Let $(A_n)_n$ be sequence of subsets of a set $\Omega$. For all $a \in \{0,1 \}^{\mathbb{N}}$, define
\begin{equation} \label{eu_eqn} F(a) := \bigcap^\infty_{i=1}A_i^{(a_i)} , \end{equation} where $A^{(0)}:= A_i$ and $A^{(1)}:= A_i^c$.
I have already shown that the collection $\{F(a): a \in \{0,1 \}^{\mathbb{N}} \}$ is a partition of $\Omega$. I have also already shown that \begin{equation} \sigma((A_n)_n) = \{\bigcup_{a \in J}F(a): J \subset \{0,1 \}^{\mathbb{N}} \}. \end{equation} I have done this by proving that the right hand side is just a $\sigma$-algebra that contains $(A_n)_n$. My goal is now to prove the following statement:
$\sigma((A_n)_n)$ is either finite or uncountable.
Through my construction it is easy to see that $\sigma((A_n)_n)$ is uncountable if it is infinite, since if it is infinite, then $(A_n)_n$ should contain an infinite amount of different elements. In that case, the right hand side has the same cardinality as the set of all sequences in $\{0,1 \}^{\mathbb{N}}$ (which is uncountable many). I know this because for every $a \in \{0,1 \}^{\mathbb{N}}$ I can define $J:= \{a \}$. However, there is one thing that stands in the way of my proof. In order for it to have that cardinality, I have to show that there is a one-to-one correspondence between every sequence $a \in \{0,1\}^{\mathbb{N}}$ and the set $\{F(a): a \in \{0,1 \}^{\mathbb{N}} \}$. So I first have to prove the following statement:
\begin{equation} \forall a,b \in \{0,1 \}^{\mathbb{N}}: a \neq b \Rightarrow F(a) \neq F(b). \end{equation} However, when I try this, I get into all sorts of problems with the empty set. This statement is fairly easy to prove if $F(a)$ or $F(b)$ is not the empty set.

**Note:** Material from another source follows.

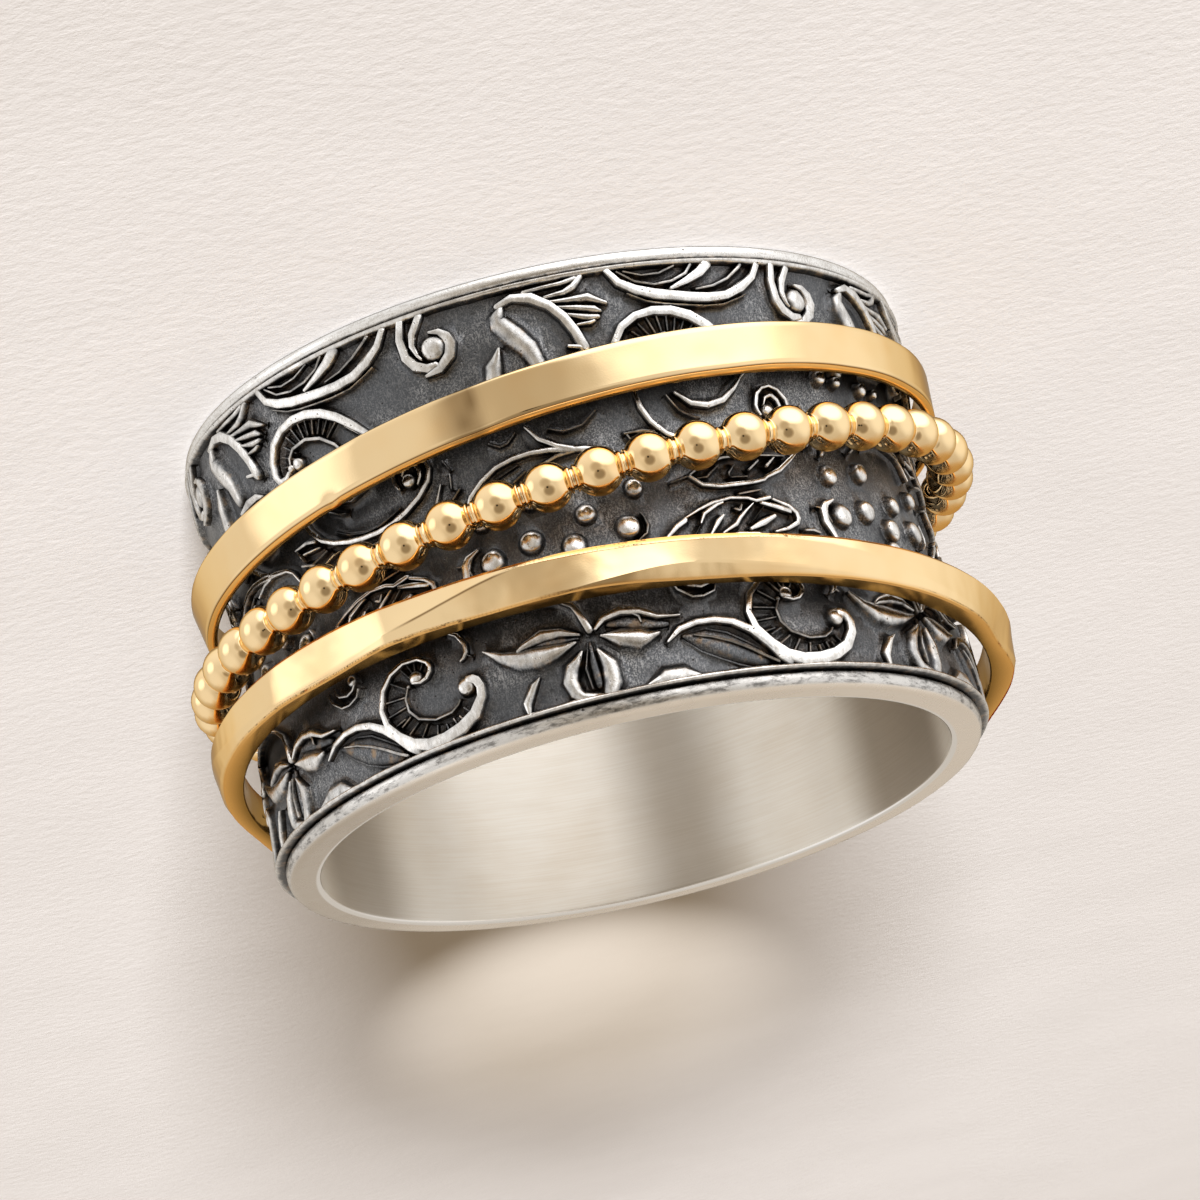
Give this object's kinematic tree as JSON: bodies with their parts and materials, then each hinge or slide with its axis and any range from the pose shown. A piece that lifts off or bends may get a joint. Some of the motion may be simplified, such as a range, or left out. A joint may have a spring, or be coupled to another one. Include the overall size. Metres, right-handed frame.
{
  "type": "statement spinner ring",
  "caption": "Wide finger ring: a plain liner in a dark silver sleeve with raised leaf and flower relief, carrying a flat, a beaded and a bevelled gold ring that turn freely.",
  "frame": {"origin": "middle of the wider rim, on which the ring stands", "axes": "+Z along the finger hole towards the narrower rim; -Y is the side that faces the camera"},
  "size_m": [0.0232, 0.0233, 0.0128],
  "materials": {
    "liner_silver": "satin silver, brushed round the bore",
    "oxidised_silver": "polished raised relief on a dark oxidised ground",
    "flat_gold": "polished, lightly hammered",
    "bead_gold": "polished",
    "bevel_gold": "polished, hammered bevels"
  },
  "bodies": {
    "band": {"liner": "liner_silver", "patterned_sleeve": "oxidised_silver"},
    "flat_ring": {"flat_spinner": "flat_gold"},
    "beaded_ring": {"beaded_spinner": "bead_gold"},
    "bevelled_ring": {"bevelled_spinner": "bevel_gold"}
  },
  "joints": [
    {"name": "flat_spin", "type": "hinge", "parent": "band", "child": "flat_ring", "pos_m": [0, 0, 0.00385], "axis": [-0.0802, -0.0122, 0.9967], "continuous": true},
    {"name": "beaded_spin", "type": "hinge", "parent": "band", "child": "beaded_ring", "pos_m": [0, 0, 0.00598], "axis": [-0.094, 0.0454, 0.9945], "continuous": true},
    {"name": "bevelled_spin", "type": "hinge", "parent": "band", "child": "bevelled_ring", "pos_m": [0, 0, 0.00996], "axis": [0.0522, -0.0785, 0.9956], "continuous": true}
  ]
}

However, when I assume $F(a) = \emptyset$, it is not apparent for me to see that $F(b) \neq \emptyset$. In other words, the collection $\{F(a): a \in \{0,1 \}^{\mathbb{N}} \}$ is clearly a partition of $\Omega$, but it is not clear for me that more than one $a \in \{0,1 \}^{\mathbb{N}}$ can correspond to the empty set (maybe even an uncountable amount, such that the right hand side could possibly be countable). Note that my definition of partition of a set $\Omega$ is just a collection of disjoint sets such that the (disjoint) union of those sets is $\Omega$ (so the empty set can be in the partition). I feel like I'm close to proving the statement, but I am just stuck at this silly little nuance. Or maybe I have made an error of some kind somewhere...
Clearly, if $\mathcal{F} := \{F(a): a \in \{0, 1\}^\mathbb{N}\}$ is finite, than so is $\Sigma := \sigma((A_n)),$ so your question just asks you to prove that $\Sigma$ is uncountable when $\mathcal{F}$ is infinite. Consider an arbitrary injection $i : \mathbb{N} \to \mathcal{F}.$ This injection gives rise to a natural injection $\mathfrak{i} : 2^\mathbb{N} \to \Sigma$ defined by $$\mathfrak{i} ((b_n)_{n \in \mathbb{N}}) := \bigcup_{n \in \mathbb{N}} i(n)^{b_n},$$ where $A^0 := \emptyset, \text{ } A^1 := A.$ Indeed, if $(b_n) \neq (b_n'),$ let $m := \min \{n: b_n \neq b_n'\}$ and WLOG, $b_n = 0 = 1 - b_n'.$ Then $i(m) \cap \mathfrak{i} ((b_n')_{n \in \mathbb{N}}) = i(m),$ while $i(m) \cap \mathfrak{i} ((b_n)_{n \in \mathbb{N}}) = \emptyset$ since all of the $i(n)'s$ are disjoint. It follows that $\Sigma$ is uncountable. I hope this helps. :)